Business & Economics
EU Fast-Tracks Crisis Package After Iran War Adds €22bn to Fossil-Fuel Bill
Facing a 44-day spike in oil and gas prices from the Strait of Hormuz blockade, Brussels will next week unveil coordinated demand cuts, joint stock releases and a temporary easing of state-aid rules to cushion the shock ahead of the 22-23 April Cyprus summit.
Focusing Facts
- Von der Leyen said the EU’s fossil-fuel import bill has risen by €22 billion since 28 Feb 2026.
- Commission will table the emergency energy package on 22 April, just before leaders meet in Cyprus.
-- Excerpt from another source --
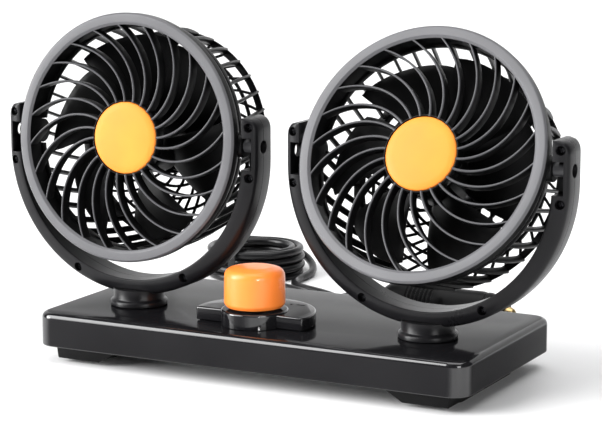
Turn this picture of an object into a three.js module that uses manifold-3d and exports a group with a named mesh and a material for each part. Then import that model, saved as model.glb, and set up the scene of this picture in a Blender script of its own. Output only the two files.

- Renewables and nuclear already generate more than 70 % of EU electricity, per Commission data.
Context
Energy panics have repeatedly catalysed European integration—from the 1951 ECSC to the 1973 OPEC embargo and the 2022 post-Ukraine gas rationing. Today’s Hormuz chokepoint shock is a reminder that supply security, not just carbon targets, drives policy. The rapid move to loosen state-aid rules and coordinate stock releases echoes the 1974 International Energy Program, while the push to electrify mirrors post-war electrification waves of the 1920s-1950s that eventually displaced coal. Over a century, this moment may mark another acceleration away from imported hydrocarbons; however, it risks swapping Middle-East oil dependence for reliance on Chinese battery and grid hardware, a strategic trade-off Europe has yet to resolve.
Perspectives
European mainstream and pro-EU outlets
e.g., Anadolu Ajansı, Politico — Portray von der Leyen’s plan to cut demand and speed up renewables and nuclear as a pragmatic, necessary answer to the Middle-East-driven price shock. Often relay the Commission’s talking points with little scrutiny, glossing over the immediate economic pain for households and industries highlighted in some member states’ pleas for tax breaks.
US right-leaning media
e.g., The Daily Caller, DCNF — Frame the EU chief as opportunistically using the Iran war to double down on climate-driven ‘decarbonization,’ implying the agenda worsens Europe’s energy insecurity. Climate-skeptical tone stresses alleged green ‘ideology’ while ignoring evidence of long-term price volatility tied to fossil fuels or the EU’s consensus on renewables.
Russian state-owned media
e.g., TASS — Claims that rejecting ‘reliable and affordable’ Russian energy is the real cause of looming fuel shortages and soaring bills inside Europe. Serves Moscow’s strategic interest by shifting blame from the Middle-East conflict and sanctions regime onto EU policy, promoting Russian supplies as the solution.